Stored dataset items
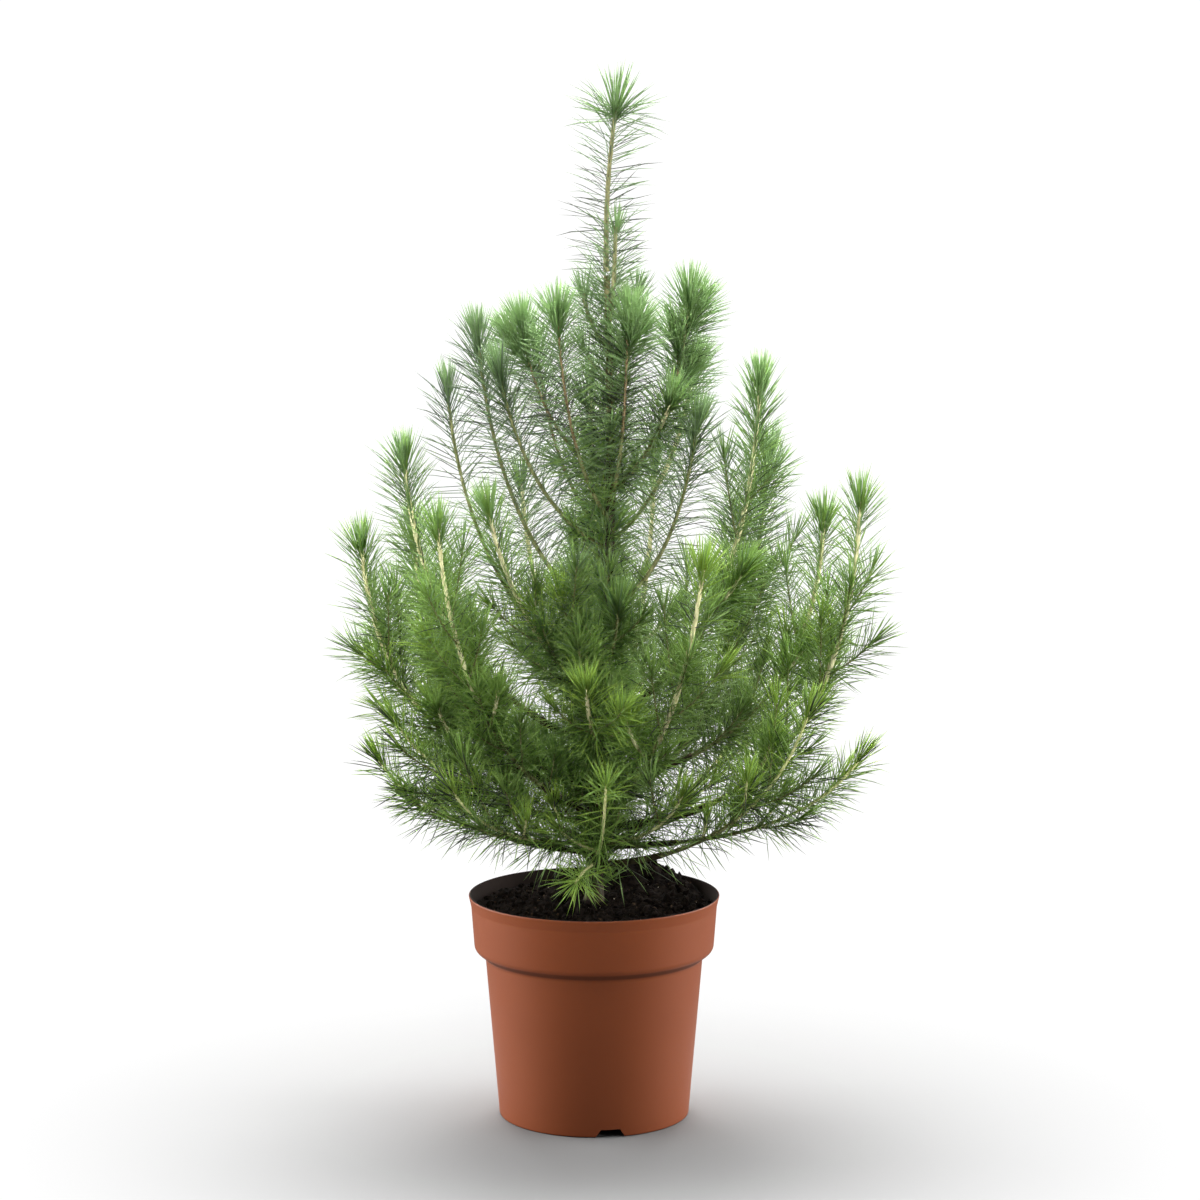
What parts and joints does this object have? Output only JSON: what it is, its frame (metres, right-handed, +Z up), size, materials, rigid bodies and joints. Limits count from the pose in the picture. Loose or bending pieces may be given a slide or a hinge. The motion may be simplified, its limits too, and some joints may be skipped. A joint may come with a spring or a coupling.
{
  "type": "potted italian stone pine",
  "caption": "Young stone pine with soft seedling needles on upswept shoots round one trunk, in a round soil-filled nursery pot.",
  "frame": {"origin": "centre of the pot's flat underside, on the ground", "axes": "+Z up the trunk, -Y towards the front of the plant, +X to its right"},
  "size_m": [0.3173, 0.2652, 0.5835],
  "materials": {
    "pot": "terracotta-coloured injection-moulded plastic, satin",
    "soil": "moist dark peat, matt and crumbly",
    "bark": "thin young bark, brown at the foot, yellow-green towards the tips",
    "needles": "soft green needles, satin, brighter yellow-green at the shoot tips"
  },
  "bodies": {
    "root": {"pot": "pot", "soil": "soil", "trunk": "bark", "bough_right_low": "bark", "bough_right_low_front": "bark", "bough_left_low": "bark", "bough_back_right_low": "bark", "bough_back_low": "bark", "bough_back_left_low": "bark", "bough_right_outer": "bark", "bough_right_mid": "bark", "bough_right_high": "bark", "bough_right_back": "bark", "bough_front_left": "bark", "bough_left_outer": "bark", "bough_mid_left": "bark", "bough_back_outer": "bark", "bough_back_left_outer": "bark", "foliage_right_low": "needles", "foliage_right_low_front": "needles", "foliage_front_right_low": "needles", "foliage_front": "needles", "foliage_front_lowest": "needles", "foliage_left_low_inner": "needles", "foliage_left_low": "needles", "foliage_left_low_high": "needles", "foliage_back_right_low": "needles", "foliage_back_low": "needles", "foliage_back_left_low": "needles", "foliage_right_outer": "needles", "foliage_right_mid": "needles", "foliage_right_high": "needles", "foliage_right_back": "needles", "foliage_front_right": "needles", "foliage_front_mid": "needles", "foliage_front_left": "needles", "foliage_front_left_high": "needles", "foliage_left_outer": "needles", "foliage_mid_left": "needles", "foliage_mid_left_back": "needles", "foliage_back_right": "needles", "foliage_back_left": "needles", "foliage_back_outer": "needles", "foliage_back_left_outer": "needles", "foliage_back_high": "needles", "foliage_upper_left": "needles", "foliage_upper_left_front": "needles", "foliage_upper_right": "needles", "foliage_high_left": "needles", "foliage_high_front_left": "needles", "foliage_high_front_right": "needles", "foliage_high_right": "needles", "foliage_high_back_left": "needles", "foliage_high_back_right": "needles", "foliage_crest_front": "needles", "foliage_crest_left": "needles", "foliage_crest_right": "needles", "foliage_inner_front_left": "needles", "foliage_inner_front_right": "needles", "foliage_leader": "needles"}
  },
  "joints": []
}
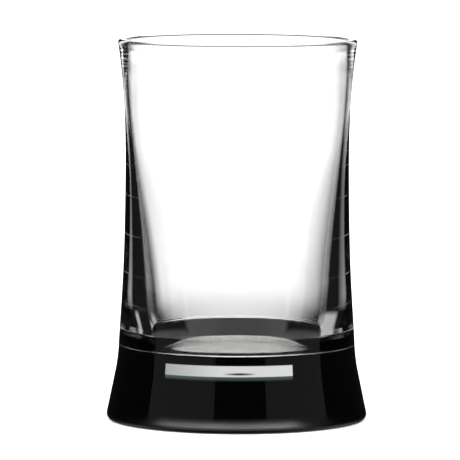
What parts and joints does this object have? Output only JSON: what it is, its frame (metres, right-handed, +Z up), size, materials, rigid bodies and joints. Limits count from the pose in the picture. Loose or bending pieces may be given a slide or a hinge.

Task instructions
All the entries above need to be reproduced exactly.

Task result
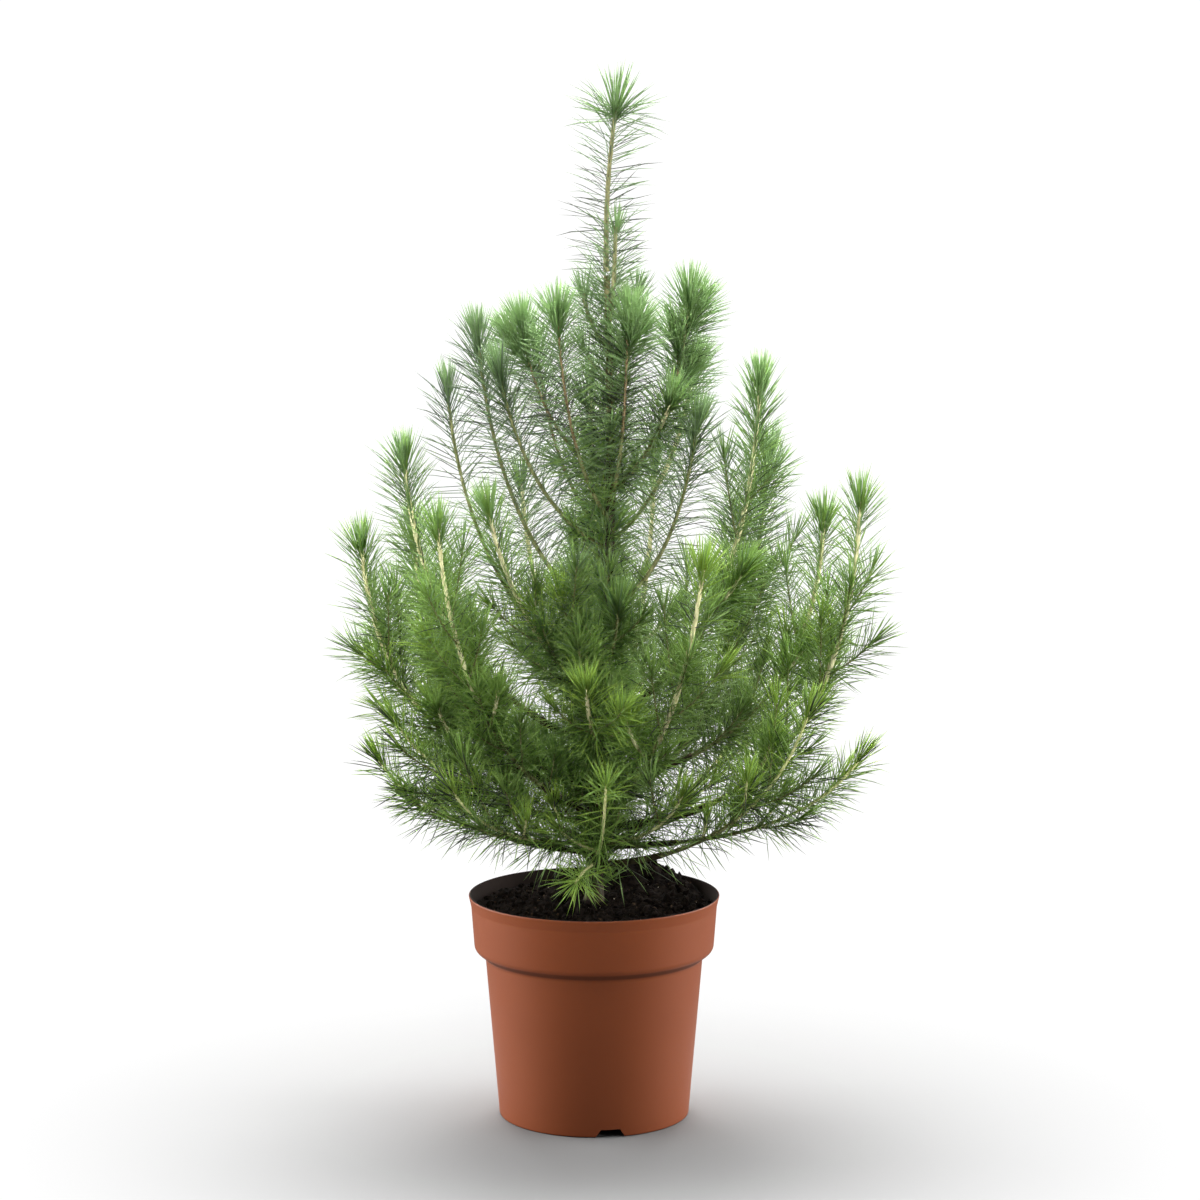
What parts and joints does this object have? Output only JSON: what it is, its frame (metres, right-handed, +Z up), size, materials, rigid bodies and joints. Limits count from the pose in the picture. Loose or bending pieces may be given a slide or a hinge. The motion may be simplified, its limits too, and some joints may be skipped. A joint may come with a spring or a coupling.
{
  "type": "potted italian stone pine",
  "caption": "Young stone pine with soft seedling needles on upswept shoots round one trunk, in a round soil-filled nursery pot.",
  "frame": {"origin": "centre of the pot's flat underside, on the ground", "axes": "+Z up the trunk, -Y towards the front of the plant, +X to its right"},
  "size_m": [0.3173, 0.2652, 0.5835],
  "materials": {
    "pot": "terracotta-coloured injection-moulded plastic, satin",
    "soil": "moist dark peat, matt and crumbly",
    "bark": "thin young bark, brown at the foot, yellow-green towards the tips",
    "needles": "soft green needles, satin, brighter yellow-green at the shoot tips"
  },
  "bodies": {
    "root": {"pot": "pot", "soil": "soil", "trunk": "bark", "bough_right_low": "bark", "bough_right_low_front": "bark", "bough_left_low": "bark", "bough_back_right_low": "bark", "bough_back_low": "bark", "bough_back_left_low": "bark", "bough_right_outer": "bark", "bough_right_mid": "bark", "bough_right_high": "bark", "bough_right_back": "bark", "bough_front_left": "bark", "bough_left_outer": "bark", "bough_mid_left": "bark", "bough_back_outer": "bark", "bough_back_left_outer": "bark", "foliage_right_low": "needles", "foliage_right_low_front": "needles", "foliage_front_right_low": "needles", "foliage_front": "needles", "foliage_front_lowest": "needles", "foliage_left_low_inner": "needles", "foliage_left_low": "needles", "foliage_left_low_high": "needles", "foliage_back_right_low": "needles", "foliage_back_low": "needles", "foliage_back_left_low": "needles", "foliage_right_outer": "needles", "foliage_right_mid": "needles", "foliage_right_high": "needles", "foliage_right_back": "needles", "foliage_front_right": "needles", "foliage_front_mid": "needles", "foliage_front_left": "needles", "foliage_front_left_high": "needles", "foliage_left_outer": "needles", "foliage_mid_left": "needles", "foliage_mid_left_back": "needles", "foliage_back_right": "needles", "foliage_back_left": "needles", "foliage_back_outer": "needles", "foliage_back_left_outer": "needles", "foliage_back_high": "needles", "foliage_upper_left": "needles", "foliage_upper_left_front": "needles", "foliage_upper_right": "needles", "foliage_high_left": "needles", "foliage_high_front_left": "needles", "foliage_high_front_right": "needles", "foliage_high_right": "needles", "foliage_high_back_left": "needles", "foliage_high_back_right": "needles", "foliage_crest_front": "needles", "foliage_crest_left": "needles", "foliage_crest_right": "needles", "foliage_inner_front_left": "needles", "foliage_inner_front_right": "needles", "foliage_leader": "needles"}
  },
  "joints": []
}
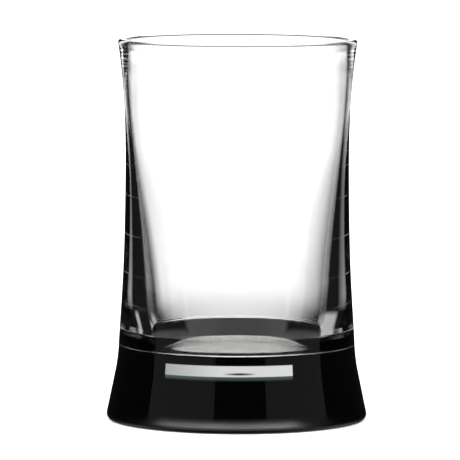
What parts and joints does this object have? Output only JSON: what it is, its frame (metres, right-handed, +Z up), size, materials, rigid bodies and joints. Limits count from the pose in the picture. Loose or bending pieces may be given a slide or a hinge.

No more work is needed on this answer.